Project 2: Client-Server with Named Pipes (FIFOs)
A simple calculator server that listens on a well-known FIFO, receives requests from multiple clients, and sends responses back through client-specific FIFOs.
Quick Reference
| Attribute | Value |
|---|---|
| Primary Language | C |
| Alternative Languages | Rust, Python |
| Difficulty | Level 2 (Intermediate) |
| Time Estimate | See main guide |
| Knowledge Area | IPC, Client-Server Architecture |
| Tooling | None (pure syscalls) |
| Prerequisites | See main guide |
What You Will Build
A simple calculator server that listens on a well-known FIFO, receives requests from multiple clients, and sends responses back through client-specific FIFOs.
Why It Matters
This project builds core skills that appear repeatedly in real-world systems and tooling.
Core Challenges
- Blocking behavior → open() blocks until both ends connected
- Atomic writes → Keeping requests from multiple clients separate
- Cleanup → Removing FIFOs on shutdown
Key Concepts
- Map the project to core concepts before you code.
Real-World Outcome
# Terminal 1: Start server
$ ./calc_server
Server listening on /tmp/calc_server...
Received: 5 + 3 from client 12345
Sending response: 8 to /tmp/calc_client_12345
Received: 10 * 4 from client 12346
Sending response: 40 to /tmp/calc_client_12346
# Terminal 2: Client 1
$ ./calc_client "5 + 3"
Result: 8
# Terminal 3: Client 2 (simultaneously)
$ ./calc_client "10 * 4"
Result: 40
# Verify FIFOs exist
$ ls -la /tmp/calc*
prw-r--r-- 1 user user 0 Jan 1 12:00 /tmp/calc_server
prw-r--r-- 1 user user 0 Jan 1 12:00 /tmp/calc_client_12345
prw-r--r-- 1 user user 0 Jan 1 12:00 /tmp/calc_client_12346
# After clients exit, their FIFOs are cleaned up
$ ls -la /tmp/calc_client*
ls: cannot access '/tmp/calc_client*': No such file or directory
Implementation Guide
- Reproduce the simplest happy-path scenario.
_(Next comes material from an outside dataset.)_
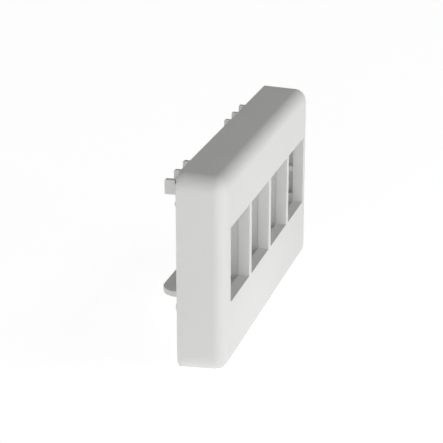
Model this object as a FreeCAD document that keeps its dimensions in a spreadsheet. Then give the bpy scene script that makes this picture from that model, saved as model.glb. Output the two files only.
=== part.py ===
import FreeCAD, Part

import math
import os

import Sketcher

# Keystone faceplate: one plastic moulding that snaps into the cut-out of a furniture panel.
# Millimetres. X runs along the plate, Z is up and the plate faces -Y.
# The origin is the centre of the plane in which the back rim seats on the panel.

# Sizes that can be set by themselves, each with what it measures
SIZES = {
    "port_count": (4, "ports in the row"),
    "port_pitch": (16.55, "from one port to the next"),
    "port_width": (14.8, "opening in the front wall"),
    "port_height": (15.9, "opening in the front wall"),
    "cavity_relief": (0.3, "cavity wider than its opening, each side"),
    "cavity_rise": (4.0, "cavity above the opening, for the jack's sprung catch"),
    "cavity_drop": (1.05, "cavity below the opening, for the jack's fixed foot"),
    "upper_shelf": (1.2, "wall above the row of cavities"),
    "lower_shelf": (1.35, "wall below the row of cavities"),
    "shelf_overhang": (1.15, "shelves past the seating plane"),
    "shelf_chamfer": (0.3, "bevel along the top of the upper shelf's back edge"),
    "end_wall": (1.2, "wall outside the first and last cavity"),
    "window_height": (5.6, "each window in an end wall"),
    "window_depth": (5.2, "windows from the front wall backwards"),
    "window_bar": (1.2, "bar between the two windows"),
    "end_margin": (3.1, "end wall to the outside of the bezel"),
    "top_margin": (6.35, "upper shelf to the top of the bezel"),
    "bottom_margin": (12.15, "lower shelf to the bottom of the bezel"),
    "bezel_depth": (10.0, "seating plane to the front face"),
    "bezel_wall": (2.0, "sides of the shell"),
    "front_wall": (2.5, "front of the shell"),
    "draft_angle": (2.4, "sides lean in towards the front, degrees"),
    "edge_radius": (2.8, "round between the sides and the front face"),
    "hollow_radius": (0.6, "round between the shell's sides and the inside of its front"),
    "corner_excess": (0.35, "corners rounder than those edges, seen from the front"),
    "panel_gap": (2.5, "space for the panel's edge behind the rim"),
    "cutout_height": (34.9, "height of the panel's cut-out"),
    "hook_thickness": (1.0, "each hook, along the plate"),
    "hook_pitch": (6.3, "from one hook to the next in a group"),
    "hook_group": (22.3, "centre of a group of three from the middle of the plate"),
    "hook_root": (0.45, "hooks sink this far into the upper shelf"),
    "hook_neck": (1.85, "neck above the upper shelf, where the cut-out's edge lies"),
    "hook_bite": (0.8, "head above the neck"),
    "hook_head": (2.2, "head, front to back"),
    "hook_round": (0.3, "round on the head's back corner"),
    "latch_width": (24.6, "sprung arm, along the plate"),
    "latch_thickness": (1.3, "sprung arm"),
    "latch_drop": (5.05, "lower shelf down to the arm"),
    "latch_reach": (11.65, "tip of the arm behind the seating plane"),
    "latch_tip_radius": (4.0, "corners of the tip, seen from above"),
    "latch_root_radius": (0.8, "round where the arm leaves the front wall"),
    "catch_width": (18.0, "catch under the arm, along the plate"),
    "catch_bite": (0.8, "catch below the edge of the cut-out"),
    "catch_land": (0.6, "flat on the tip of the catch"),
    "catch_ramp": (4.4, "ramp behind the catch, front to back"),
}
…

- Build the smallest working version of the core feature.
- Add input validation and error handling.
- Add instrumentation/logging to confirm behavior.
- Refactor into clean modules with tests.
Milestones
- Milestone 1: Minimal working program that runs end-to-end.
- Milestone 2: Correct outputs for typical inputs.
- Milestone 3: Robust handling of edge cases.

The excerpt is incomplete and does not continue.